Hence, applying Theorem 8, the double-sided inequality (28) holds for all \({a \in ( \frac{3}{2} ,2 )}\) and \(x \in(0,m_{a})\). □

In Table 1 we show the values \(x_{a}\) and \(m_{a}\) for some specified \(a \in ( \frac{3}{2} ,2 ) \).

Remark 11

Note that Theorem 10 represents another proof of the following assertion from [9]:

$$\bigl( \forall a \in (3/2,2 ) \bigr)\ ( \exists\delta> 0 )\ \bigl( \forall x \in(0, \delta)\bigr)\quad { \biggl( {\frac{{\sin x}}{x}} \biggr)^{ a}} < { \cos^{2}}\frac{x}{2}. $$

4 Conclusion

In this paper, using the power series expansions and the application of the Wu–Debnath theorem, we proved that inequality (2) holds for \(a = \frac{3}{2} \). At the same time, this proof represents a new short proof of Statement 1.

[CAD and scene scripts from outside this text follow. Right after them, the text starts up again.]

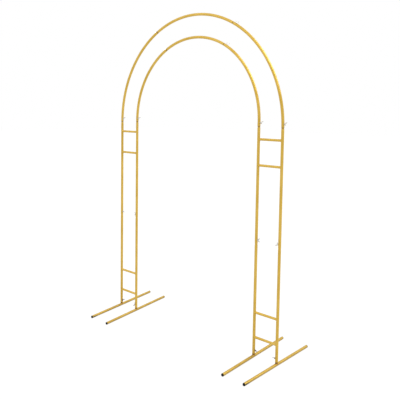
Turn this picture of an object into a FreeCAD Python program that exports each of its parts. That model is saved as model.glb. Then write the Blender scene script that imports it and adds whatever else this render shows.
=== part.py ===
import FreeCAD, Part
import math
import os
from collections import namedtuple

# A free-standing double arch of thin gold tube, for weddings and gardens.
# Millimetres, +Z up, +X to the right across the arch, +Y to the back.
# The origin lies on the ground, midway between the legs, in the plane of the arches.

# Places of the tubes, measured to their centre lines
inner_half_width = 573.0
leg_spacing = 177.0
mid_seam_height = 750.0
spring_seam_height = 1490.5
inner_seam_rise = 4.0
outer_arch_tail = 1.0
inner_arch_tail = 22.5
outer_arch_lean = 0.0
inner_arch_lean = 1.3
crown_half_angle = 28.0
springing_angle = 90.0
low_rung_height = 136.0
second_rung_height = 299.0
third_rung_drop = 239.5
top_rung_drop = 75.5

# Tubes
tube_diameter = 19.0
tube_wall = 1.0
rung_diameter = 16.0
rung_wall = 1.0

# Slip joints: the narrowed neck of one tube stands in the open end of the next.
# The arches' joints aren't pushed home, so a gap shows there above or beside the shoulder.
neck_clearance = 0.55
neck_length = 31.0
taper_length = 12.0
arch_joint_gap = 2.5
screw_offset = 23.0

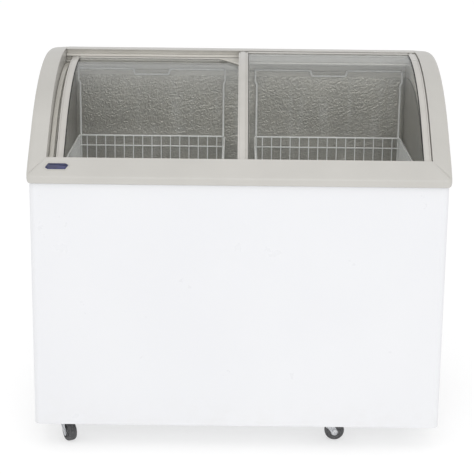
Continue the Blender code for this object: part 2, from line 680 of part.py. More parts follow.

We analyzed the cases \(a \in ( \frac{3}{2} ,2 )\) and \(a \geq 2\), and we proved the corresponding inequalities. We introduced and proved a new double-sided inequality of similar type involving polynomial exponents. Also, we established a relation between the cases of constant and polynomial exponents.